TASK OBJECTIVE: Look through the data below and extract, unchanged, the lines from the one that contains "hide_parts(node)" to the one that contains "self.tree = tree", both included.

[begin THE RECORDS]

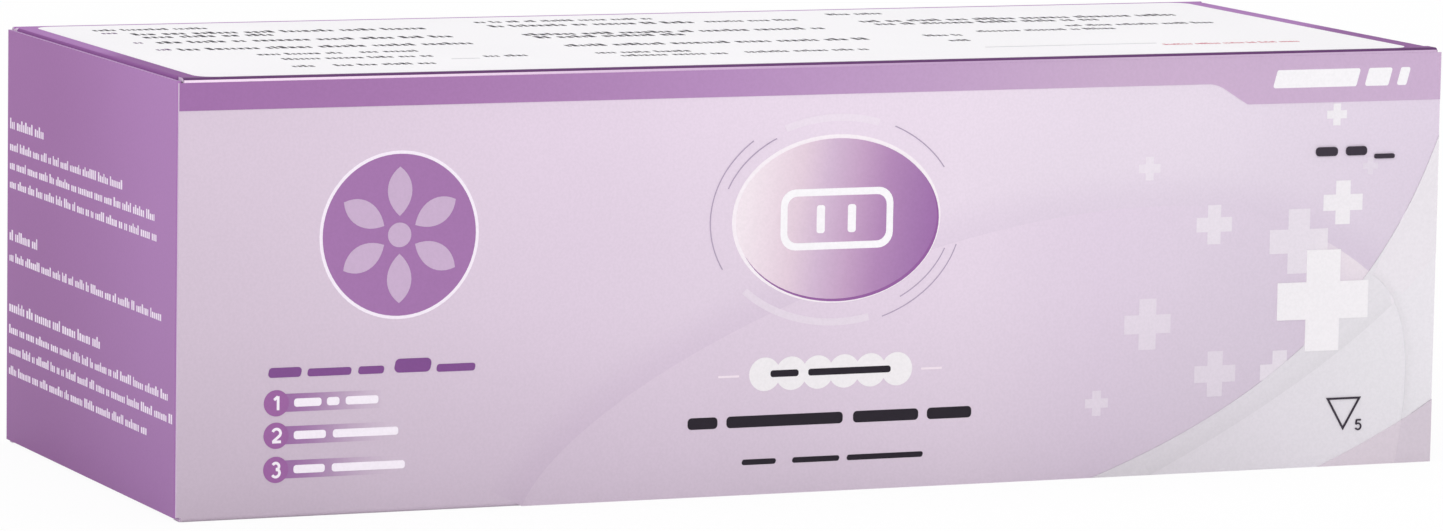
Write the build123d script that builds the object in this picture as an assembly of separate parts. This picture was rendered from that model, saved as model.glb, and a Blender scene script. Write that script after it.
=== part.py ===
from build123d import *
import os
from math import asin, cos, degrees, radians, sin

# Folding carton that holds a row of sealed foil pouches and a leaflet, closed and lying on its
# bottom panel. Millimetres. x runs along the tube, y from the front panel to the back panel and
# z up from the floor. The origin is on the floor under the middle of the closed carton.

# Board of the carton
board = 0.45
crease_inside = 0.15
play = 0.1

# Foil pouches, each standing on a long edge
pouch_count = 5
pouch_length = 158.0
pouch_height = 48.0
pouch_thickness = 11.6
pouch_gap = 0.6
seal_thickness = 0.4
end_seal = 9.0
side_seal = 5.0
end_slope = 14.0
side_slope = 10.0
hip_radius = 14.0
foot_radius = 9.0
pouch_corner = 1.5
tear_notch = 1.6

# Folded leaflet, standing behind the pouches
leaflet_length = 150.0
leaflet_height = 46.0
leaflet_layers = 6
leaflet_ply = 0.3
leaflet_ply_gap = 0.12
leaflet_front_gap = 0.7
leaflet_back_gap = 0.6

# Room left round the contents
end_room = 5.0
head_room = 4.6
front_clearance = 0.3

# Closure flaps: a panel across each end with a tuck that slides in behind the front panel
tuck_length = 16.0
tuck_side_gap = 0.6
tuck_taper = 1.2
tuck_corner = 8.0
swing_margin = 0.6
closure_edge_gap = 0.4
slit_length = 5.0
slit_width = 0.4

# Dust flaps, folded in from the ends of the top and bottom panels
dust_length = 22.0
dust_shoulder = 6.0
dust_step = 3.0
dust_taper = 5.0
dust_corner = 6.0
dust_front_relief = 2.2
dust_back_relief = 0.5

# Glue flap, folded in from the back panel's lower edge
glue_width = 14.0
glue_taper = 5.0
glue_end_gap = 2.0

# Sizes that follow from the ones above
crease_outside = crease_inside + board
pouch_pitch = pouch_thickness + pouch_gap
row_depth = pouch_count * pouch_pitch - pouch_gap
leaflet_pitch = leaflet_ply + leaflet_ply_gap
leaflet_depth = leaflet_layers * leaflet_pitch - leaflet_ply_gap
leaflet_room = leaflet_front_gap + leaflet_depth + leaflet_back_gap
tuck_lean = degrees(asin(tuck_length / (2 * (row_depth + leaflet_room)))) + swing_margin
tuck_reach = play + board + tuck_length * sin(radians(tuck_lean))
front_room = tuck_reach + front_clearance

length = pouch_length + 2 * (end_room + board + play + board)
depth = board + front_room + row_depth + leaflet_room + board
height = board + pouch_height + head_room + board

end_x = length / 2
front_y = -depth / 2
back_y = depth / 2
front_inner_y = front_y + board
back_inner_y = back_y - board
panel_end = end_x - board - play
mid_height = Plane.XY.offset(height / 2)


def both_ends(shape):
    """The shape at the left end and its mirror image at the right end."""
    return shape + mirror(shape, about=Plane.YZ)


def top_and_bottom(shape):
    """The shape at the top and its mirror image at the bottom."""
    return shape + mirror(shape, about=mid_height)


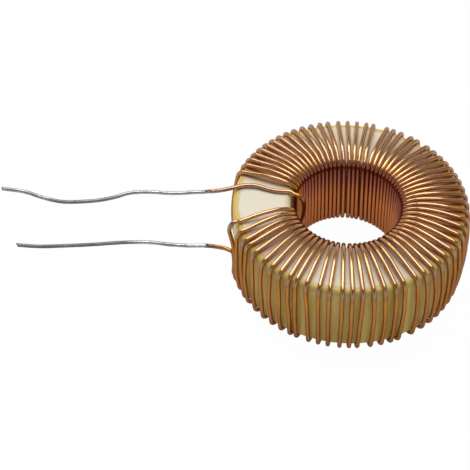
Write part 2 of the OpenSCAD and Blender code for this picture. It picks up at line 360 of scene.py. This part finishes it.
def sweep(name, path, radius, shift):
    """A round section along a path. radius and shift have a row for each station and a column for
    each side, and shift moves the points along the path."""
    along = np.gradient(path, axis=0)
    along /= np.linalg.norm(along, axis=1)[:, None]
    side = np.column_stack([-path[:, 1], path[:, 0], np.zeros(len(path))])
    side /= np.linalg.norm(side, axis=1)[:, None]
    side -= (side * along).sum(1)[:, None] * along
    side /= np.linalg.norm(side, axis=1)[:, None]
    lift = np.cross(side, along)
    ring = (np.cos(around_wire)[None, :, None] * lift[:, None]
            + np.sin(around_wire)[None, :, None] * side[:, None])
    points = path[:, None] + ring * radius[:, :, None] + along[:, None] * shift[:, :, None]
    n = len(path)
    faces = []
    for i in range(n - 1):
        for c in range(SIDES):
            d = (c + 1) % SIDES
            here, there = i * SIDES, (i + 1) * SIDES
            faces.append((here + c, there + c, there + d, here + d))
    faces.append(tuple(range(SIDES)))
    faces.append(tuple((n - 1) * SIDES + c for c in reversed(range(SIDES))))
    mesh = bpy.data.meshes.new(name)
    mesh.from_pydata((points.reshape(-1, 3) * MM).tolist(), [], faces)
    mesh.polygons.foreach_set("use_smooth", [True] * (len(faces) - 2) + [False] * 2)
    mesh.update()
    obj = bpy.data.objects.new(name, mesh)
    bpy.context.scene.collection.objects.link(obj)
    return obj


# The enamel ends in a slightly flared, ragged edge that slants over the tin.
enamel_edge = (0.35 + 0.4 * np.cos(around_wire + 0.4) + 0.08 * np.sin(3 * around_wire + 1)
               + 0.05 * np.sin(5 * around_wire))
enamel_flare = 0.012 + 0.012 * np.sin(2 * around_wire + 1)
wire_radius = np.full((len(wire), SIDES), wire_d / 2)
wire_shift = np.zeros((len(wire), SIDES))
for station, outward in ((0, -1), (-1, 1)):
    wire_shift[station] = outward * enamel_edge
    wire_radius[station] += enamel_flare
winding = sweep("wire", wire, wire_radius, wire_shift)
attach(winding, "root")
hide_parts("winding")

TIP_BACK = 0.17          # how far the tip's foremost point stays back from the route's end
TIP_FACING = 0.73        # the side of the wire that the slanting cut takes most off, in radians
START_NECK = 0.01        # how much thinner the tin is where it comes out of the enamel


def tin_end(name, curve, node, cut):
    """A tinned end with uneven solder, which stands for a node.

    cut is half the depth of the slant at its tip.
    """
    at = distance_along(*np.diff(curve, axis=0).T)
    solder = 0.006 * np.sin(at * 1.9) * np.sin(at * 0.53 + 1) + 0.004 * np.sin(at * 4.7)
    radius = tinned_d / 2 + solder
    radius[:2] = tinned_d / 2 - START_NECK
    shift = np.zeros((len(curve), SIDES))
    shift[-1] = -TIP_BACK - cut * (1 + np.cos(around_wire - TIP_FACING))
    obj = sweep(name, curve, np.repeat(radius[:, None], SIDES, 1), shift)
    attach(obj, "root")
    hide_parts(node)
    return obj


tin_upper = tin_end("tin_upper", tinned_curve(start[1], upper), "tinned_end_upper", 0.07)
tin_lower = tin_end("tin_lower", tinned_curve(end[-2], lower), "tinned_end_lower", 0.22)

# ---------------------------------------------------------------- materials from nodes
NOISE_MIDDLE = (0.3, 0.7)      # most of a noise's values lie between these
BUMP_DEPTH = 0.0001


def srgb(r, g, b):
    """A colour as it is written, made linear."""
    def linear(c):
        c /= 255
        return c / 12.92 if c <= 0.04045 else ((c + 0.055) / 1.055) ** 2.4
    return (linear(r), linear(g), linear(b), 1)


class Shade:
    """A node tree, with a short call for each kind of node that the looks need.

    A value is a number, a colour or another node's output.
    """

    def __init__(self, tree):
        self.tree = tree

    def put(self, value, socket):
        if isinstance(value, bpy.types.NodeSocket):
            self.tree.links.new(value, socket)
        else:
            socket.default_value = value

    def fill(self, node, **values):
        for name, value in values.items():
            self.put(value, node.inputs[name.replace("_", " ")])
        return node

    def node(self, kind, **values):
        return self.fill(self.tree.nodes.new(kind), **values)

    def math(self, operation, *values):
        node = self.node("ShaderNodeMath")
        node.operation = operation
        for value, socket in zip(values, node.inputs):
            self.put(value, socket)
        return node.outputs[0]

    def times(self, first, *others):
        for other in others:
            first = self.math("MULTIPLY", first, other)
        return first

    def plus(self, a, b):
        return self.math("ADD", a, b)

    def most(self, a, b):
        return self.math("MAXIMUM", a, b)

    def invert(self, value):
        return self.math("SUBTRACT", 1.0, value)

    def mix(self, factor, a, b):
        """Colour a where the factor is 0 and colour b where it is 1."""
        node = self.node("ShaderNodeMix")
        node.data_type = "RGBA"
        for value, socket in zip((factor, a, b), (node.inputs[0], node.inputs[6], node.inputs[7])):
            self.put(value, socket)
        return node.outputs[2]

    def rise(self, value, low, high, start=0.0, end=1.0):
        """From start, where the value is at low or before, to end, where it is at high or past."""
        return self.node("ShaderNodeMapRange", Value=value, From_Min=low, From_Max=high,
                         To_Min=start, To_Max=end).outputs["Result"]

    def fall(self, value, low, high):
        return self.rise(value, low, high, 1.0, 0.0)

    def noise(self, vector, scale, detail, roughness):
        """Noise with scale lumps to the metre."""
        return self.node("ShaderNodeTexNoise", Vector=vector, Scale=scale, Detail=detail,
                         Roughness=roughness).outputs["Fac"]

    def mottle(self, vector, scale, detail, roughness, start=0.0, end=1.0):
        """Noise with its middle range spread from start to end."""
        return self.rise(self.noise(vector, scale, detail, roughness), *NOISE_MIDDLE, start, end)

    def place(self):
        """Where the surface is in the shared frame: as a vector, then x, y and z."""
        vector = self.node("ShaderNodeTexCoord").outputs["Object"]
        return (vector, *self.node("ShaderNodeSeparateXYZ", Vector=vector).outputs)

    def radius(self, x, y):
        return self.math("SQRT", self.plus(self.times(x, x), self.times(y, y)))

    def bump(self, shader, height, strength):
        node = self.node("ShaderNodeBump", Height=height, Strength=strength, Distance=BUMP_DEPTH)
        self.put(node.outputs["Normal"], shader.inputs["Normal"])

    def seen(self, camera, shine):
        """How far a background goes towards plain white: for the camera, and in metal and glass."""
        path = self.node("ShaderNodeLightPath").outputs
        shining = self.most(path["Is Glossy Ray"], path["Is Transmission Ray"])
        return self.plus(self.times(path["Is Camera Ray"], camera), self.times(shining, shine))


def material(name):
    """A new material, the short calls for its nodes, and its shader."""
    made = bpy.data.materials.new(name)
    made.use_nodes = True
    return made, Shade(made.node_tree), made.node_tree.nodes["Principled BSDF"]


# A region's border is soft: rise and fall are given where it starts and where it ends.
TOP = top_z * MM         # height of the core's face

# ---------------------------------------------------------------- clear enamel over copper
copper, s, shader = material("enamelled_copper")
vector, x, y, z = s.place()
radius = s.radius(x, y)
colour = s.mix(s.mottle(vector, 330, 2, 0.5), srgb(188, 119, 20), srgb(205, 137, 30))

# painted reflection and shade: redder in the bore, standing for copper mirrored in copper, and
# darker red most near its top, standing for the dark near wall mirrored there; apart from the wire's
# start
in_bore = s.fall(radius, 0.0079, 0.0084)
at_start = s.times(s.rise(x, -0.0060, -0.0068), s.fall(s.math("ABSOLUTE", y), 0.0028, 0.0035))
painted_bore_reflection = s.times(in_bore, s.invert(at_start))
painted_bore_shade = s.times(painted_bore_reflection, s.rise(z, 0.0068, 0.0105))
colour = s.mix(s.times(painted_bore_reflection, 0.85), colour, srgb(220, 130, 56))
colour = s.mix(s.times(painted_bore_shade, 0.92), colour, srgb(162, 90, 70))

# painted shade: darker where the turns bend round the rim, at the foot and at the crown
on_rim = s.times(s.rise(radius, 0.0166, 0.0173), s.fall(radius, 0.0182, 0.0188))
foot = s.fall(z, 0.0002, 0.0011)
crown = s.rise(z, 0.0108, 0.0124)
painted_bend_shade = s.times(on_rim, s.most(s.times(foot, 0.75), s.times(crown, 0.4)))
colour = s.mix(painted_bend_shade, colour, srgb(92, 62, 44))

# browner on the leads, most on the lower one, and on the start where it crosses the gap
lower_lead = s.fall(z, 0.0070, 0.0080)
lead = s.times(s.rise(radius, 0.0186, 0.0200), s.plus(s.times(lower_lead, 0.42), 0.45))
across_gap = s.times(s.rise(x, -0.0092, -0.0100), s.rise(y, -0.0012, -0.0008),
                     s.fall(y, 0.0020, 0.0023), s.rise(z, 0.0112, 0.0116))
colour = s.mix(s.most(lead, s.times(across_gap, 0.4)), colour, srgb(88, 62, 50))

# the enamel shines most on the top legs, where its highlights are cream
on_top = s.times(s.rise(z, TOP - 0.0009, TOP - 0.0002), s.invert(in_bore))
gloss = s.most(on_top, s.times(s.rise(radius, 0.0185, 0.0195), 0.3))
s.fill(shader, Base_Color=colour, Metallic=0.8,
       Specular_Tint=srgb(90, 48, 22), Specular_IOR_Level=0.2,
       Roughness=s.mottle(vector, 700, 3, 0.6, 0.16, 0.24),
       Coat_Weight=s.plus(s.times(gloss, 0.68), 0.28), Coat_Roughness=0.03, Coat_IOR=2.25)
winding.data.materials.append(copper)

# ---------------------------------------------------------------- solder over copper
tin, s, shader = material("tinned_copper")
vector, x, y, z = s.place()
patch = s.rise(s.noise(vector, 420, 3, 0.6), 0.38, 0.62)

# dull on the far stretch of the lower end and in the middle of the upper one
is_lower = s.math("LESS_THAN", z, 0.0075)
is_upper = s.invert(is_lower)
far_lower = s.fall(x, -0.0322, -0.0298)
mid_upper = s.times(s.rise(x, -0.0445, -0.0420), s.fall(x, -0.0355, -0.0325))
dull = s.plus(s.times(is_lower, far_lower), s.times(is_upper, mid_upper, 0.9))

colour = s.mix(patch, srgb(160, 160, 162), srgb(206, 206, 206))
colour = s.mix(s.times(dull, 0.85), colour, srgb(128, 128, 127))
s.fill(shader, Base_Color=colour, Metallic=1.0, Specular_Tint=srgb(88, 88, 92),
       Roughness=s.plus(s.rise(patch, 0, 1, 0.36, 0.2), s.times(dull, 0.3)))
s.bump(shader, s.noise(vector, 1500, 3, 0.6), 0.25)
tin_upper.data.materials.append(tin)
tin_lower.data.materials.append(tin)

# ---------------------------------------------------------------- the ring's two-tone coat of paint
WHITE_EDGE = 0.01584     # radius at which the white of the face ends
WAVERING = 0.0011        # how widely that border wavers
GAP_MIDDLE = math.radians(8)

paint, s, shader = material("painted_core")
vector, x, y, z = s.place()
radius = s.radius(x, y)

wobble = s.times(s.math("SUBTRACT", s.noise(vector, 500, 4, 0.6), 0.5), WAVERING)
edge_radius = s.plus(radius, wobble)
outside = s.rise(edge_radius, WHITE_EDGE - 0.00030, WHITE_EDGE + 0.00018)
inside = s.fall(edge_radius, 0.0085, 0.0094)
below = s.fall(z, TOP - 0.0006, TOP - 0.00015)
yellow = s.most(outside, s.most(below, s.times(inside, 0.5)))
blotch = s.mottle(vector, 90, 3, 0.55)
white = s.mix(blotch, srgb(238, 228, 206), srgb(231, 223, 200))
gold = s.mix(blotch, srgb(222, 194, 104), srgb(214, 186, 92))
colour = s.mix(yellow, white, gold)

# painted light: down the outer wall, a lighter yellow than the face's gold, for light the wall
# lacks, in upright streaks that are painted reflections
upright = s.node("ShaderNodeMapping", Vector=vector, Scale=(1, 1, 0.12)).outputs["Vector"]
wall_painted_light = s.mix(s.mottle(upright, 700, 3, 0.6), srgb(250, 222, 124), srgb(232, 199, 94))
wall = s.fall(z, TOP - 0.0014, TOP - 0.0005)
colour = s.mix(s.times(wall, outside), colour, wall_painted_light)

# painted reflected light and shade: copper-coloured between close turns, standing for light bounced
# off the copper onto the shaded face; on the face's two flanks, and a little near the bore
angle = s.math("ARCTAN2", s.times(y, -1.0), s.times(x, -1.0))
wound = s.rise(s.math("ABSOLUTE", s.math("SUBTRACT", angle, GAP_MIDDLE)),
               math.radians(17), math.radians(24))
flank = s.math("DIVIDE", s.math("ABSOLUTE", x), radius)
dense = s.plus(s.times(s.fall(radius, 0.0090, 0.0125), 0.15), s.times(flank, flank, 0.95))
on_face = s.fall(radius, 0.0160, 0.0166)
painted_bounce_and_shade = s.times(wound, on_face, s.math("MINIMUM", dense, 0.9))
colour = s.mix(painted_bounce_and_shade, colour, srgb(168, 96, 20))

# painted shade and reflected light on the bore's wall: dark khaki in the gap, orange behind the
# turns, standing for light bounced off the copper
in_bore = s.fall(radius, 0.0082, 0.0084)
bore_shade_and_bounce = s.mix(wound, srgb(150, 138, 98), srgb(232, 128, 74))
s.fill(shader, Base_Color=s.mix(s.times(in_bore, 0.9), colour, bore_shade_and_bounce), Roughness=0.38)
s.bump(shader, s.noise(vector, 2500, 3, 0.6), 0.15)
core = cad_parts["core"]
core.data.materials.clear()
core.data.materials.append(paint)
for poly in core.data.polygons:
    poly.material_index = 0

# ---------------------------------------------------------------- floor, world and lamps
HALF = 1.5               # half the floor's side, in metres

mesh = bpy.data.meshes.new("floor")
mesh.from_pydata([(-HALF, -HALF, 0), (HALF, -HALF, 0), (HALF, HALF, 0), (-HALF, HALF, 0)], [],
                 [(0, 1, 2, 3)])
floor = bpy.data.objects.new("floor", mesh)
bpy.context.scene.collection.objects.link(floor)
matte, s, shader = material("floor")
s.fill(shader, Base_Color=(0.7, 0.7, 0.7, 1), Roughness=0.9, Specular_IOR_Level=0.0)
glow = s.node("ShaderNodeEmission", Strength=1.0)
both = s.node("ShaderNodeMixShader", Fac=s.seen(camera=0.985, shine=0.3))
s.put(shader.outputs[0], both.inputs[1])
s.put(glow.outputs[0], both.inputs[2])
s.put(both.outputs[0], matte.node_tree.nodes["Material Output"].inputs["Surface"])
mesh.materials.append(matte)

# Bright at the horizon and dim overhead, so that the lamps draw the highlights. Dimmer in front.
world = bpy.data.worlds.new("studio")
world.use_nodes = True
bpy.context.scene.world = world
s = Shade(world.node_tree)
toward = s.node("ShaderNodeTexCoord").outputs["Generated"]
_, y, z = s.node("ShaderNodeSeparateXYZ", Vector=toward).outputs
sky = s.node("ShaderNodeMapRange", Value=z, From_Min=0.12, From_Max=0.62, To_Min=0.88, To_Max=0.12)
sky.interpolation_type = "SMOOTHSTEP"
light = s.times(sky.outputs["Result"], s.plus(s.times(s.rise(y, -0.8, 0.0), 0.35), 0.65))
whiter = s.times(s.seen(camera=1.0, shine=0.06), s.invert(light))
s.fill(world.node_tree.nodes["Background"], Color=(1, 1, 1, 1), Strength=s.plus(light, whiter))


def lamp(name, place, size, radiance):
    """A soft rectangular lamp that faces the part."""
    data = bpy.data.lights.new(name, "AREA")
    data.shape = "RECTANGLE"
    data.size, data.size_y = size
    data.energy = radiance * math.pi * size[0] * size[1]
    made = bpy.data.objects.new(name, data)
    bpy.context.scene.collection.objects.link(made)
    made.location = place
    made.rotation_euler = (-Vector(place)).to_track_quat("-Z", "Y").to_euler()


lamp("overhead", (0, 0.088, 0.45), (0.3, 0.40), 3.9)
lamp("left_back", (-0.256, 0.215, 0.372), (0.2, 0.2), 4.5)

bpy.context.scene.view_settings.view_transform = "Standard"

[end THE RECORDS]

CORRECT RESPONSE:
    hide_parts(node)
    return obj


tin_upper = tin_end("tin_upper", tinned_curve(start[1], upper), "tinned_end_upper", 0.07)
tin_lower = tin_end("tin_lower", tinned_curve(end[-2], lower), "tinned_end_lower", 0.22)

# ---------------------------------------------------------------- materials from nodes
NOISE_MIDDLE = (0.3, 0.7)      # most of a noise's values lie between these
BUMP_DEPTH = 0.0001


def srgb(r, g, b):
    """A colour as it is written, made linear."""
    def linear(c):
        c /= 255
        return c / 12.92 if c <= 0.04045 else ((c + 0.055) / 1.055) ** 2.4
    return (linear(r), linear(g), linear(b), 1)


class Shade:
    """A node tree, with a short call for each kind of node that the looks need.

    A value is a number, a colour or another node's output.
    """

    def __init__(self, tree):
        self.tree = tree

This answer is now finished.